═══ SUPPLIED INFORMATION ═══

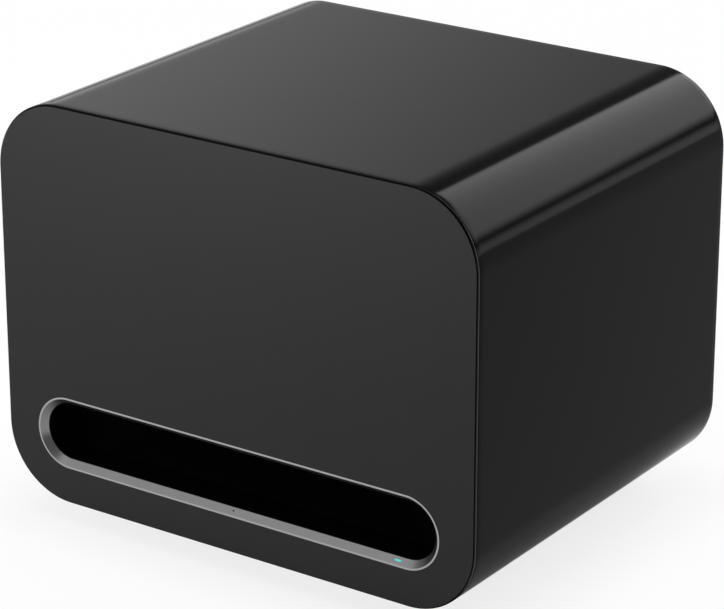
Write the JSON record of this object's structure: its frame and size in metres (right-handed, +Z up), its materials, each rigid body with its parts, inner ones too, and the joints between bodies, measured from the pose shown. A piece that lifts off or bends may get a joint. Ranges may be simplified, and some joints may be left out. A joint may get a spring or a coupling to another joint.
{
  "type": "wireless subwoofer",
  "caption": "Black box-shaped wireless subwoofer with rounded long edges, a metal-rimmed slot port in its front, a down-firing woofer and an amplifier in its back.",
  "frame": {"origin": "middle of the footprint, on the surface that the feet stand on", "axes": "+Z up; the front face with the slot points to -Y; +X is on the right seen from the front"},
  "size_m": [0.37, 0.2983, 0.292],
  "materials": {
    "cabinet_lacquer": "satin black lacquer on medium density fibreboard",
    "raw_board": "bare medium density fibreboard, painted black at the back",
    "frame_plastic": "satin black moulded plastic",
    "panel_plastic": "fine matte dark grey",
    "bezel_metal": "dark grey anodised, satin, with a brighter flat lip",
    "duct_plastic": "flocked black moulded plastic",
    "status_light": "clear light pipe, lit cyan",
    "circuit_board": "solder mask",
    "component_black": "moulded package",
    "component_metal": "plain",
    "ferrite": "sintered ferrite",
    "screw_steel": "black oxide",
    "rubber_black": "matte",
    "gasket_foam": "closed-cell foam",
    "lead_jacket": "smooth jacket",
    "cone_paper": "coated black pulp",
    "former_foil": "thin foil",
    "coil_wire": "enamelled wire",
    "spider_cloth": "resin-treated cloth",
    "plate_steel": "phosphated",
    "basket_metal": "black powder coat on a casting",
    "amp_metal": "fine textured black paint",
    "socket_plastic": "moulded black",
    "jack_metal": "nickel plated",
    "jack_insert": "moulded insulator",
    "button_plastic": "dark grey",
    "felt": "polyester wadding"
  },
  "bodies": {
    "cabinet": {"cabinet_shell": "cabinet_lacquer", "feet": "rubber_black", "foot_screws": "screw_steel", "cross_brace": "raw_board", "wadding_pads": "felt", "front_frame": "frame_plastic", "front_panel": "panel_plastic", "front_baffle": "raw_board", "port_bezel": "bezel_metal", "status_light_pipe": "status_light", "status_led": "status_light", "microphone": "component_metal", "light_mic_board": "circuit_board", "front_lead": "lead_jacket", "port_mouth": "duct_plastic", "port_funnel": "duct_plastic", "port_screws": "screw_steel", "port_bend_lower": "duct_plastic", "port_riser": "duct_plastic", "port_bend_upper": "duct_plastic", "port_outlet": "duct_plastic", "driver_mounting_ring": "raw_board", "inner_gaskets": "gasket_foam", "driver_frame": "basket_metal", "driver_screws": "screw_steel", "driver_terminals": "component_metal", "speaker_leads": "lead_jacket", "surround": "rubber_black", "spider": "spider_cloth", "top_plate": "plate_steel", "magnet": "ferrite", "pole_yoke": "plate_steel", "back_panel": "raw_board", "amp_plate": "amp_metal", "amp_gasket": "gasket_foam", "amp_screws": "screw_steel", "mains_inlet": "socket_plastic", "inlet_pins": "jack_metal", "line_jack_shells": "jack_metal", "line_jack_inserts": "jack_insert", "pair_switch": "component_black", "amp_board": "circuit_board", "board_standoffs": "socket_plastic", "power_transformer": "ferrite", "bulk_capacitors": "component_metal", "output_inductors": "ferrite", "amp_chips": "component_black", "heat_sink": "component_metal", "board_connectors": "jack_insert", "wireless_module": "component_metal", "antennas": "circuit_board", "amp_cover": "frame_plastic", "cover_screws": "screw_steel", "lead_grommets": "rubber_black"},
    "cone_assembly": {"cone": "cone_paper", "dust_cap": "cone_paper", "coil_former": "former_foil", "voice_coil": "coil_wire"},
    "pair_button": {"pair_button": "button_plastic", "switch_plunger": "component_black"}
  },
  "joints": [
    {"name": "cone_travel", "type": "slide", "parent": "cabinet", "child": "cone_assembly", "axis": [0, 0, 1], "range_m": [-0.01, 0.01], "stiffness_N_per_m": 2500, "deforming": ["surround", "spider"]},
    {"name": "pair_button_press", "type": "slide", "parent": "cabinet", "child": "pair_button", "axis": [0, -1, 0], "range_m": [0, 0.0008], "stiffness_N_per_m": 1200, "springref_m": -0.0003}
  ]
}
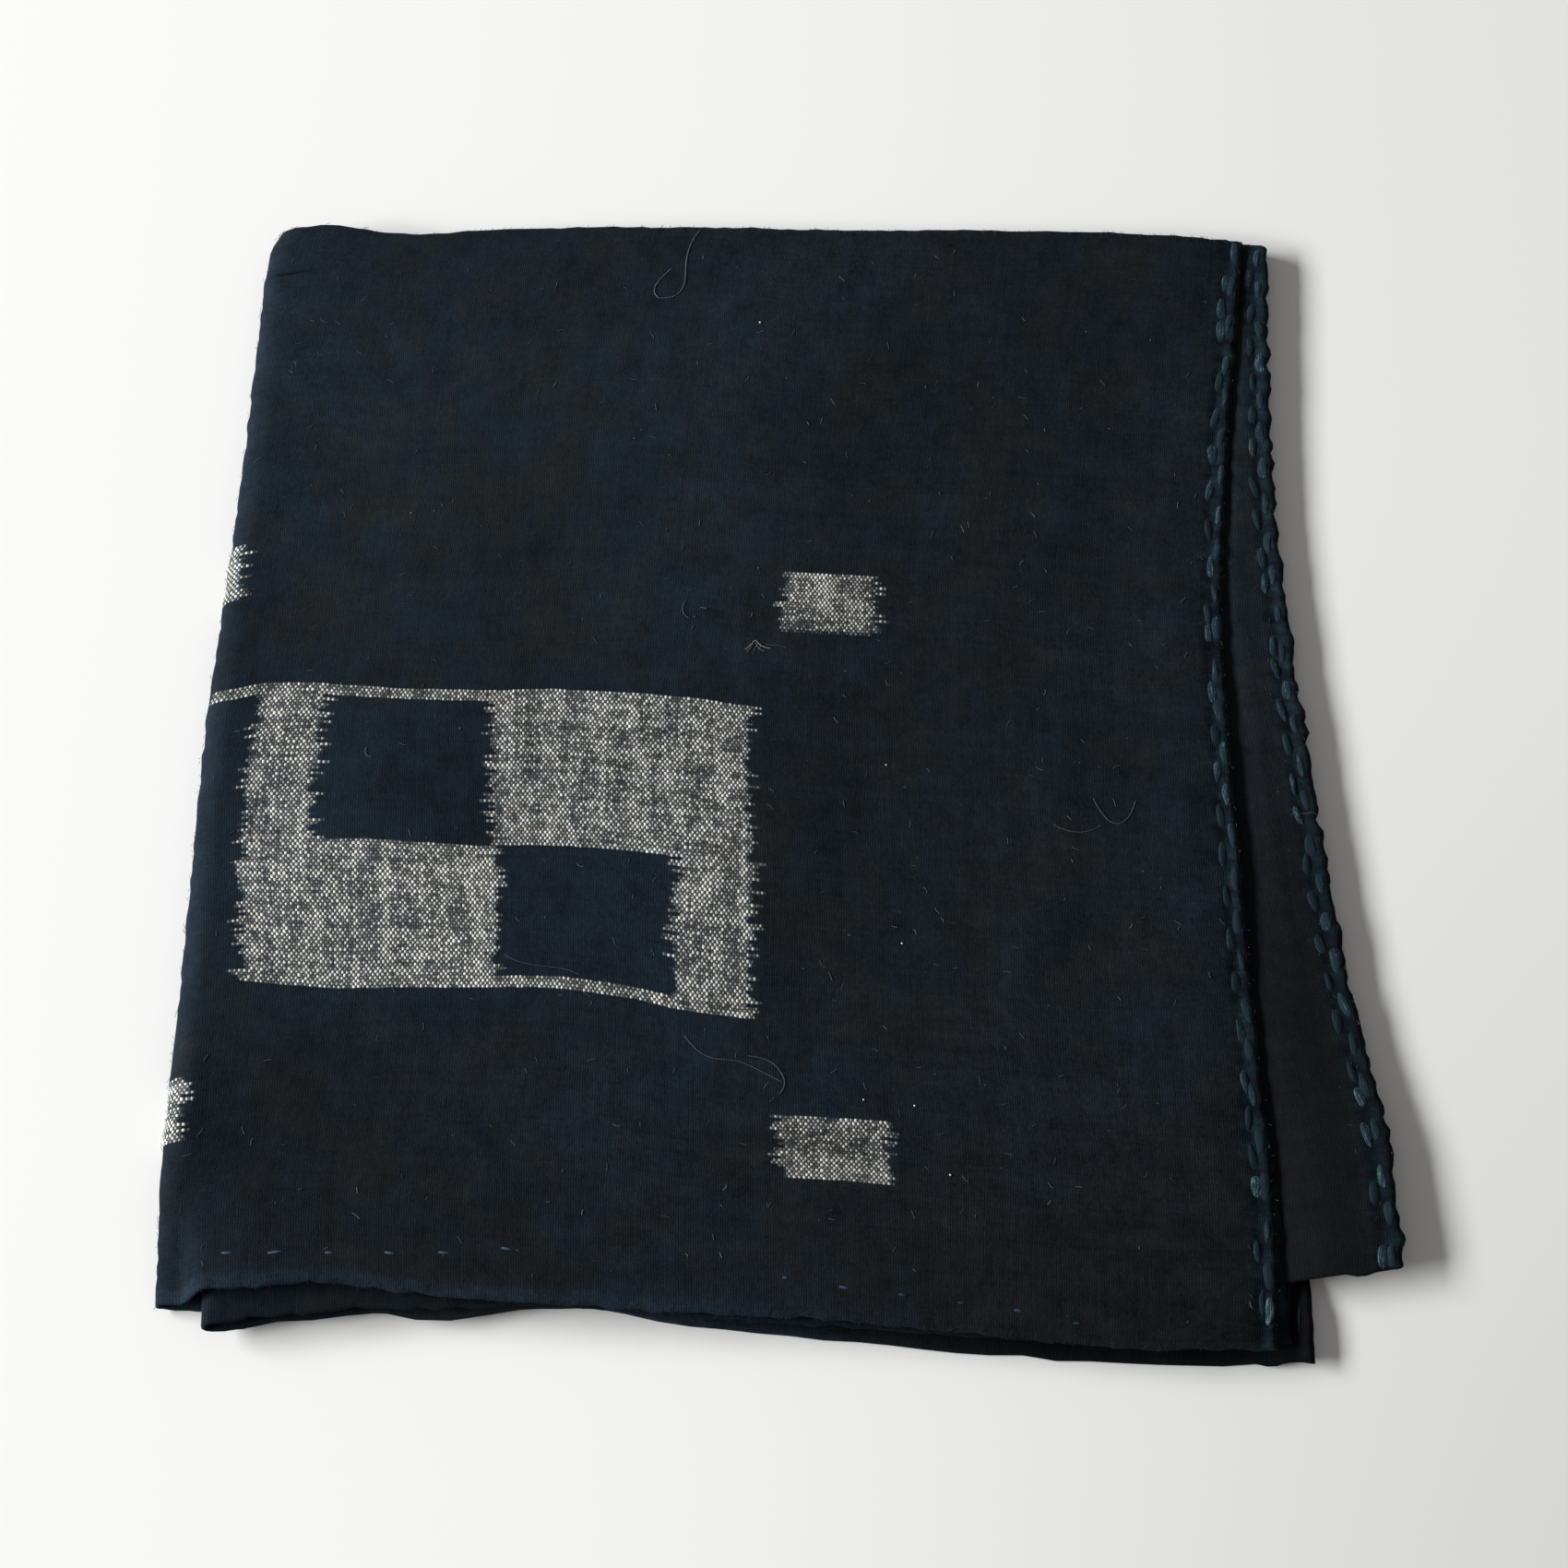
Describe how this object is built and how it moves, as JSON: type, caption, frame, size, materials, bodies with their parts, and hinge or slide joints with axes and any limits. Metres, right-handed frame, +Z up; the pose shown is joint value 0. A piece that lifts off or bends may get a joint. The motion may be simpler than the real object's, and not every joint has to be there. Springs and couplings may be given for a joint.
{
  "type": "folded furoshiki",
  "caption": "Square wrapping cloth of indigo cotton with woven white blocks, folded in half twice and lying flat, its under corner splayed to one side.",
  "frame": {"origin": "middle of the folded bundle's bounding box, on the surface it rests on", "axes": "+Z up out of the resting surface, +Y towards the top fold, +X towards the open right edges where the under corner splays out"},
  "size_m": [0.2726, 0.2883, 0.0098],
  "materials": {
    "indigo_cotton": "matte hand-woven cotton, dark indigo with white woven blocks",
    "blue_thread": "matte cotton sewing thread, faded blue",
    "pale_thread": "matte cotton sewing thread, pale blue",
    "lint": "matte loose fibres"
  },
  "bodies": {
    "root": {"cloth": "indigo_cotton"}
  },
  "joints": []
}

═══

**PROBLEM TO WORK ON:**
Exactly and only the lines from the one containing "Describe how this" through the end of the material are to be reproduced, both ends included.

**WRITTEN RESPONSE:**
Describe how this object is built and how it moves, as JSON: type, caption, frame, size, materials, bodies with their parts, and hinge or slide joints with axes and any limits. Metres, right-handed frame, +Z up; the pose shown is joint value 0. A piece that lifts off or bends may get a joint. The motion may be simpler than the real object's, and not every joint has to be there. Springs and couplings may be given for a joint.
{
  "type": "folded furoshiki",
  "caption": "Square wrapping cloth of indigo cotton with woven white blocks, folded in half twice and lying flat, its under corner splayed to one side.",
  "frame": {"origin": "middle of the folded bundle's bounding box, on the surface it rests on", "axes": "+Z up out of the resting surface, +Y towards the top fold, +X towards the open right edges where the under corner splays out"},
  "size_m": [0.2726, 0.2883, 0.0098],
  "materials": {
    "indigo_cotton": "matte hand-woven cotton, dark indigo with white woven blocks",
    "blue_thread": "matte cotton sewing thread, faded blue",
    "pale_thread": "matte cotton sewing thread, pale blue",
    "lint": "matte loose fibres"
  },
  "bodies": {
    "root": {"cloth": "indigo_cotton"}
  },
  "joints": []
}